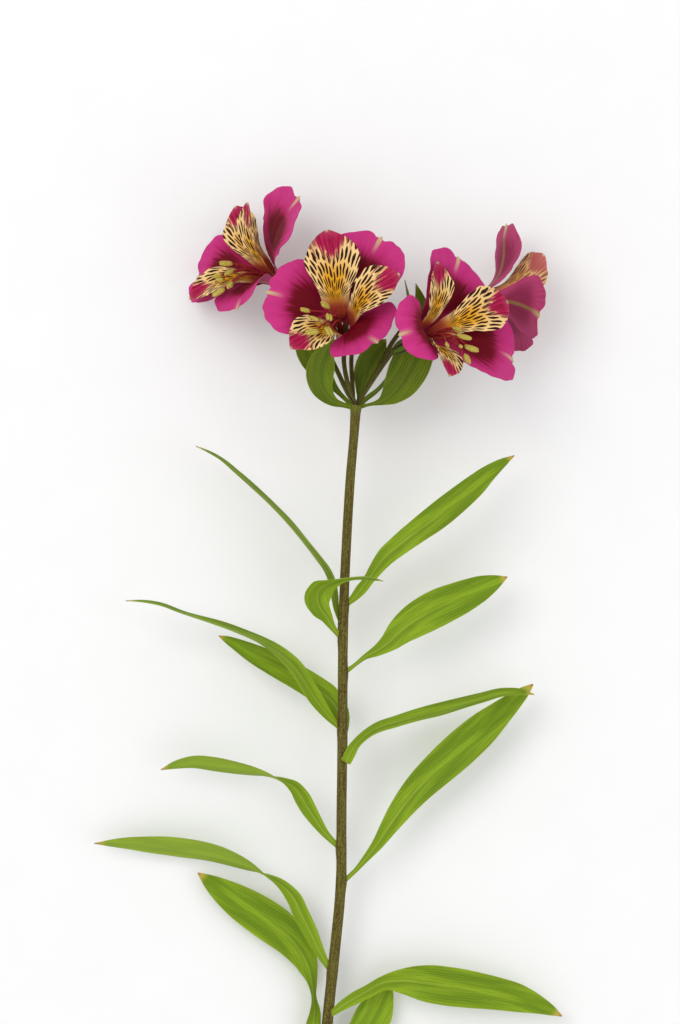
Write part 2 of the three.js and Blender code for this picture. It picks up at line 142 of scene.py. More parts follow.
def smooth(knots, values, wanted):
    """The values carried smoothly through the knots, at the wanted places along and past them."""
    slopes = np.gradient(values, knots, axis=0)
    held = np.clip(wanted, knots[0], knots[-1])
    cell = np.clip(np.searchsorted(knots, held) - 1, 0, len(knots) - 2)
    shape = (-1,) + (1,) * (values.ndim - 1)
    span = (knots[cell + 1] - knots[cell]).reshape(shape)
    t = (held - knots[cell]).reshape(shape) / span
    start = (1 + 2 * t) * (1 - t) ** 2 * values[cell] + t * (1 - t) ** 2 * span * slopes[cell]
    end = t * t * (3 - 2 * t) * values[cell + 1] + t * t * (t - 1) * span * slopes[cell + 1]
    past = (wanted - held).reshape(shape) * slopes[-1]
    return start + end + past


def lengths_along(line):
    """How far along the line each of its points is."""
    steps = np.linalg.norm(np.diff(line, axis=0), axis=1)
    return np.concatenate([[0], np.cumsum(steps)])


def unit(vectors):
    size = np.linalg.norm(vectors, axis=-1, keepdims=True)
    return vectors / np.maximum(size, 1e-12)


def ramp(value, low, high):
    """0 up to low, 1 from high on, and smooth between."""
    t = np.clip((value - low) / (high - low), 0, 1)
    return t * t * (3 - 2 * t)


def bell(value, width):
    return np.exp(-((value / width) ** 2))


def wave_field(name, points, pitch):
    """Smooth noise from -1 to 1 over the points, about one wave per pitch, different on each piece."""
    seed = (zlib.crc32(name.encode()) % 997) * 0.37
    rows = points.reshape(-1, 3) / pitch + seed
    return np.array([noise.noise(Vector(row)) for row in rows]).reshape(points.shape[:-1])


# ---- blades: leaves, bracts and petals -----------------------------------------------------------


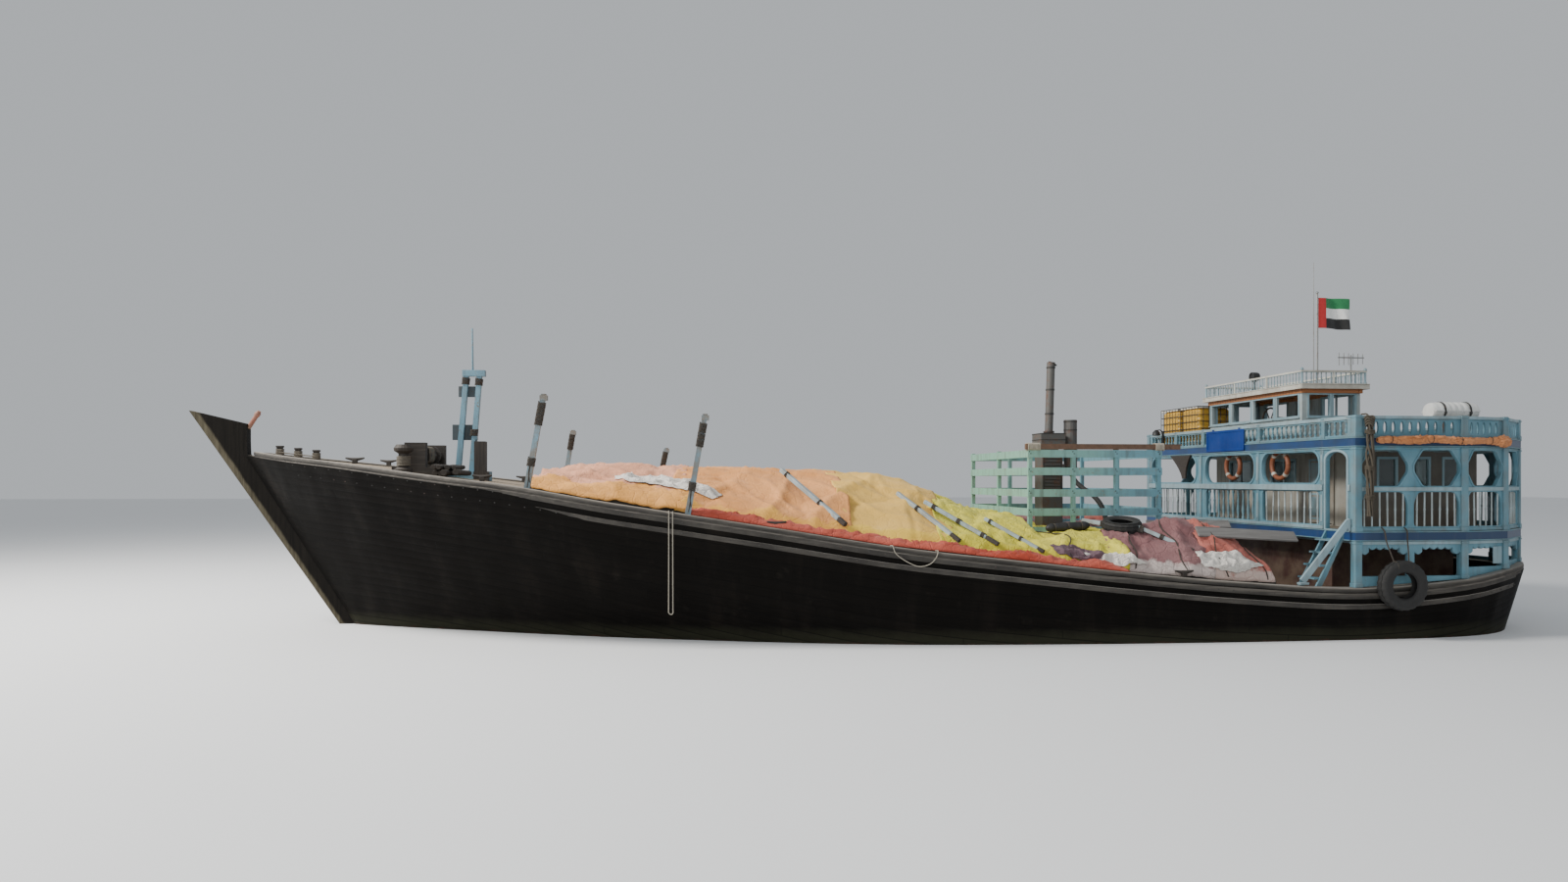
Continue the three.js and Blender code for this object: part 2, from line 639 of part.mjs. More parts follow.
// A stretch of wall with a number of equal bays, from u0 to u1 along its line
function wallHoles(u0, u1, bays) {
  const pitch = (u1 - u0) / bays;
  return Array.from({ length: bays }, (_, i) =>
    bayHoles(u0 + i * pitch + PILLAR / 2, u0 + (i + 1) * pitch - PILLAR / 2)).flat();
}

function galleryWall(from, to, bays, start, end) {
  const length = span(from, to);
  const holes = wallHoles(20, length - 20, bays);
  return panel(from, to, rectangle(start, length - end, wallLow, wallHigh), holes);
}

const [FRONT_CORNER, SIDE_BEND, QUARTER, STERN_SIDE, STERN_CORNER] = GALLERY_PLAN;
const clearOfPost = POST / 2 + SEAT;

function makeGalleryPort() {
  return join([
    cornerPost(FRONT_CORNER, FRONT_CORNER, SIDE_BEND, wallLow, wallHigh),
    galleryWall(FRONT_CORNER, SIDE_BEND, 2, 0, 0),
    cornerPost(SIDE_BEND, FRONT_CORNER, SIDE_BEND, wallLow, wallHigh),
    galleryWall(SIDE_BEND, QUARTER, 1, 0, clearOfPost),
  ]);
}

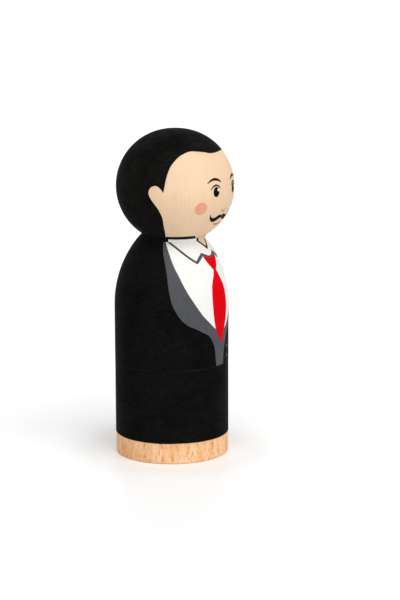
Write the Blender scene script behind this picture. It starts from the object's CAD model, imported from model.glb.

+ + + + + + +

**Work to be completed**. Every record above must be duplicated exactly.

**Reply**.
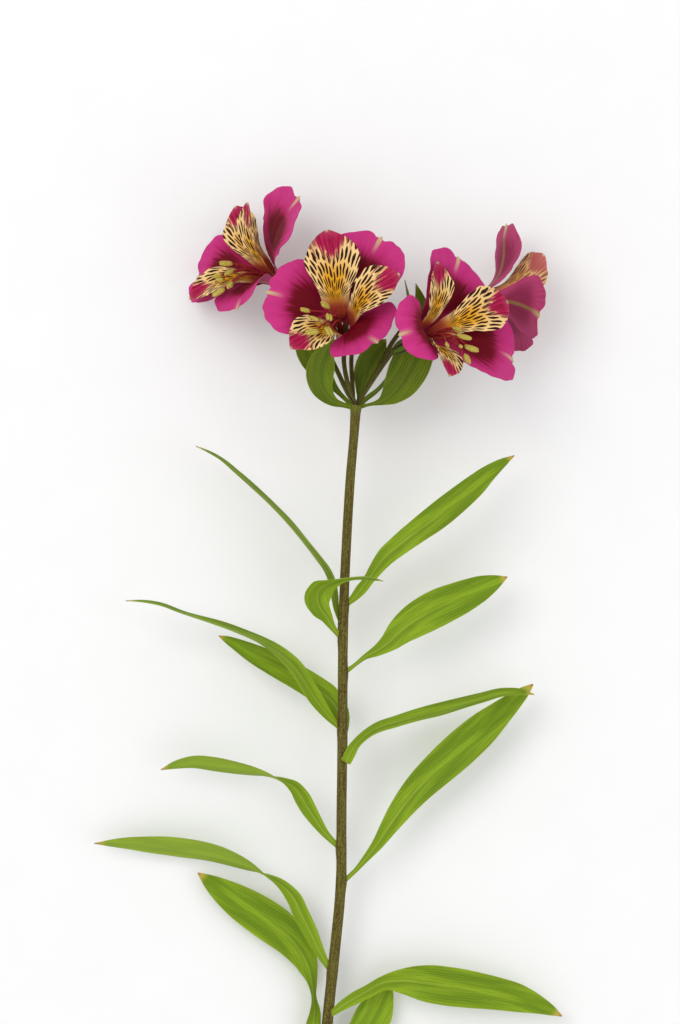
Write part 2 of the three.js and Blender code for this picture. It picks up at line 142 of scene.py. More parts follow.
def smooth(knots, values, wanted):
    """The values carried smoothly through the knots, at the wanted places along and past them."""
    slopes = np.gradient(values, knots, axis=0)
    held = np.clip(wanted, knots[0], knots[-1])
    cell = np.clip(np.searchsorted(knots, held) - 1, 0, len(knots) - 2)
    shape = (-1,) + (1,) * (values.ndim - 1)
    span = (knots[cell + 1] - knots[cell]).reshape(shape)
    t = (held - knots[cell]).reshape(shape) / span
    start = (1 + 2 * t) * (1 - t) ** 2 * values[cell] + t * (1 - t) ** 2 * span * slopes[cell]
    end = t * t * (3 - 2 * t) * values[cell + 1] + t * t * (t - 1) * span * slopes[cell + 1]
    past = (wanted - held).reshape(shape) * slopes[-1]
    return start + end + past


def lengths_along(line):
    """How far along the line each of its points is."""
    steps = np.linalg.norm(np.diff(line, axis=0), axis=1)
    return np.concatenate([[0], np.cumsum(steps)])


def unit(vectors):
    size = np.linalg.norm(vectors, axis=-1, keepdims=True)
    return vectors / np.maximum(size, 1e-12)


def ramp(value, low, high):
    """0 up to low, 1 from high on, and smooth between."""
    t = np.clip((value - low) / (high - low), 0, 1)
    return t * t * (3 - 2 * t)


def bell(value, width):
    return np.exp(-((value / width) ** 2))


def wave_field(name, points, pitch):
    """Smooth noise from -1 to 1 over the points, about one wave per pitch, different on each piece."""
    seed = (zlib.crc32(name.encode()) % 997) * 0.37
    rows = points.reshape(-1, 3) / pitch + seed
    return np.array([noise.noise(Vector(row)) for row in rows]).reshape(points.shape[:-1])


# ---- blades: leaves, bracts and petals -----------------------------------------------------------


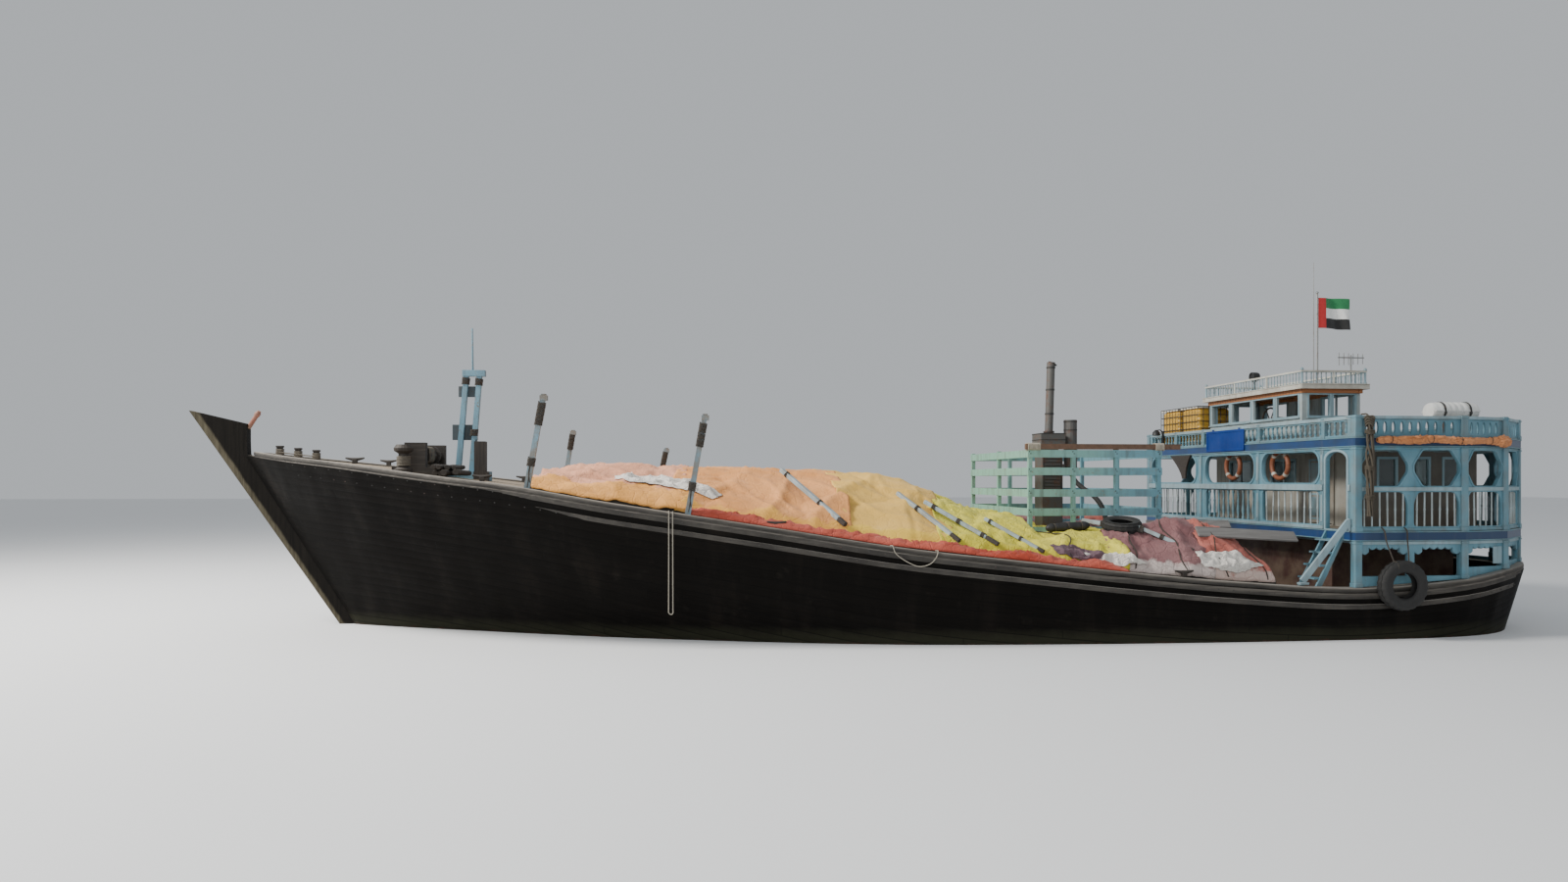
Continue the three.js and Blender code for this object: part 2, from line 639 of part.mjs. More parts follow.
// A stretch of wall with a number of equal bays, from u0 to u1 along its line
function wallHoles(u0, u1, bays) {
  const pitch = (u1 - u0) / bays;
  return Array.from({ length: bays }, (_, i) =>
    bayHoles(u0 + i * pitch + PILLAR / 2, u0 + (i + 1) * pitch - PILLAR / 2)).flat();
}

function galleryWall(from, to, bays, start, end) {
  const length = span(from, to);
  const holes = wallHoles(20, length - 20, bays);
  return panel(from, to, rectangle(start, length - end, wallLow, wallHigh), holes);
}

const [FRONT_CORNER, SIDE_BEND, QUARTER, STERN_SIDE, STERN_CORNER] = GALLERY_PLAN;
const clearOfPost = POST / 2 + SEAT;

function makeGalleryPort() {
  return join([
    cornerPost(FRONT_CORNER, FRONT_CORNER, SIDE_BEND, wallLow, wallHigh),
    galleryWall(FRONT_CORNER, SIDE_BEND, 2, 0, 0),
    cornerPost(SIDE_BEND, FRONT_CORNER, SIDE_BEND, wallLow, wallHigh),
    galleryWall(SIDE_BEND, QUARTER, 1, 0, clearOfPost),
  ]);
}

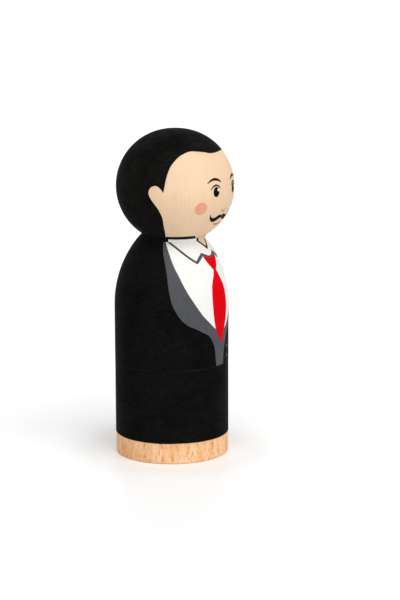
Write the Blender scene script behind this picture. It starts from the object's CAD model, imported from model.glb.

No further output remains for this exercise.